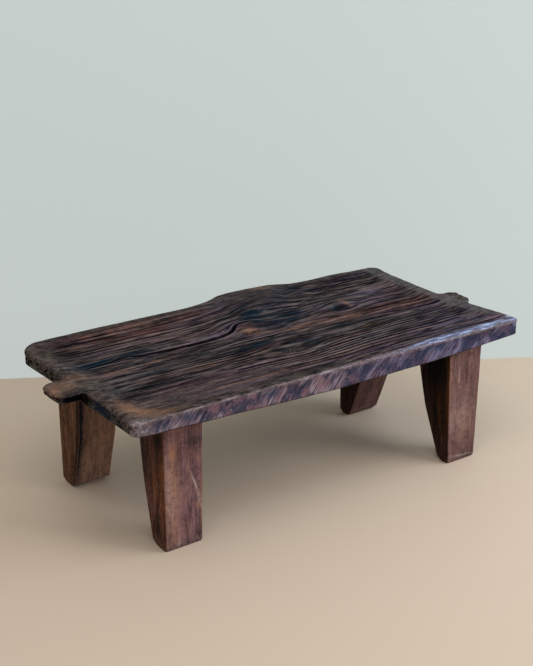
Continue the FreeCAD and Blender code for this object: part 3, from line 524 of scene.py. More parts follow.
def under_height(x, y):
    """The height of the hewn underside, with the lugs' thinner undersides at both ends."""
    belly = table_curve(x, BELLY) + 2.2 * rough_cloud(x / 75, y / 45, 41)
    left_lug = soft_step(LEFT + 1, LEFT - 4, x) * soft_step(-100, -86, y) * soft_step(30, 16, y)
    right_lug = soft_step(RIGHT - 14, RIGHT - 8, x) * soft_step(-134, -124, y) * soft_step(-20, -32, y)
    off_slab = left_lug + right_lug
    nose = 9 * soft_step(-636, -652, x) + 9 * soft_step(636, 652, x)
    lug = LUG_UNDER + nose + 2 * cloud(x / 14, y / 14, 42)
    return belly + (lug - belly) * np.clip(off_slab, 0, 1)


# The plank's mesh

def fibre_grid(outline, cell, keep_off):
    """A grid of points over the outline whose rows follow the grain, and its cells that lie further in than
    keep_off."""
    low, high = outline.min(0), outline.max(0)
    nx, ny = np.round((high - low) / cell).astype(int)
    columns = np.linspace(low[0], high[0], nx)
    rows = np.linspace(FRONT, BACK, ny)
    dense = np.arange(low[1] - 20, high[1] + 20)
    gx = np.repeat(columns[:, None], ny, 1)
    gy = np.array([np.interp(rows, grain_line(np.full_like(dense, x), dense), dense) for x in columns])
    inside = points_inside(outline, np.roll(outline, -1, 0), gx.ravel(), gy.ravel())
    inset = np.where(inside, inset_from(outline, gx.ravel(), gy.ravel()), -1.0).reshape(nx, ny)
    good = inset > keep_off
    return gx, gy, good[:-1, :-1] & good[1:, :-1] & good[1:, 1:] & good[:-1, 1:]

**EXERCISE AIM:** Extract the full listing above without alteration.

**TASK RESULT:**
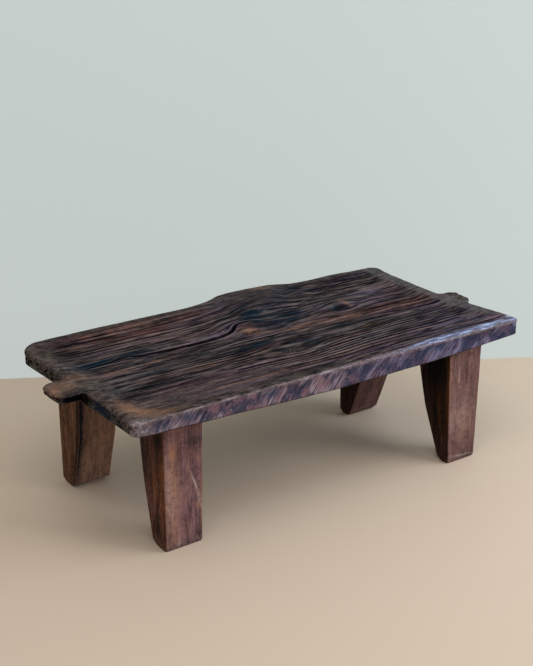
Continue the FreeCAD and Blender code for this object: part 3, from line 524 of scene.py. More parts follow.
def under_height(x, y):
    """The height of the hewn underside, with the lugs' thinner undersides at both ends."""
    belly = table_curve(x, BELLY) + 2.2 * rough_cloud(x / 75, y / 45, 41)
    left_lug = soft_step(LEFT + 1, LEFT - 4, x) * soft_step(-100, -86, y) * soft_step(30, 16, y)
    right_lug = soft_step(RIGHT - 14, RIGHT - 8, x) * soft_step(-134, -124, y) * soft_step(-20, -32, y)
    off_slab = left_lug + right_lug
    nose = 9 * soft_step(-636, -652, x) + 9 * soft_step(636, 652, x)
    lug = LUG_UNDER + nose + 2 * cloud(x / 14, y / 14, 42)
    return belly + (lug - belly) * np.clip(off_slab, 0, 1)


# The plank's mesh

def fibre_grid(outline, cell, keep_off):
    """A grid of points over the outline whose rows follow the grain, and its cells that lie further in than
    keep_off."""
    low, high = outline.min(0), outline.max(0)
    nx, ny = np.round((high - low) / cell).astype(int)
    columns = np.linspace(low[0], high[0], nx)
    rows = np.linspace(FRONT, BACK, ny)
    dense = np.arange(low[1] - 20, high[1] + 20)
    gx = np.repeat(columns[:, None], ny, 1)
    gy = np.array([np.interp(rows, grain_line(np.full_like(dense, x), dense), dense) for x in columns])
    inside = points_inside(outline, np.roll(outline, -1, 0), gx.ravel(), gy.ravel())
    inset = np.where(inside, inset_from(outline, gx.ravel(), gy.ravel()), -1.0).reshape(nx, ny)
    good = inset > keep_off
    return gx, gy, good[:-1, :-1] & good[1:, :-1] & good[1:, 1:] & good[:-1, 1:]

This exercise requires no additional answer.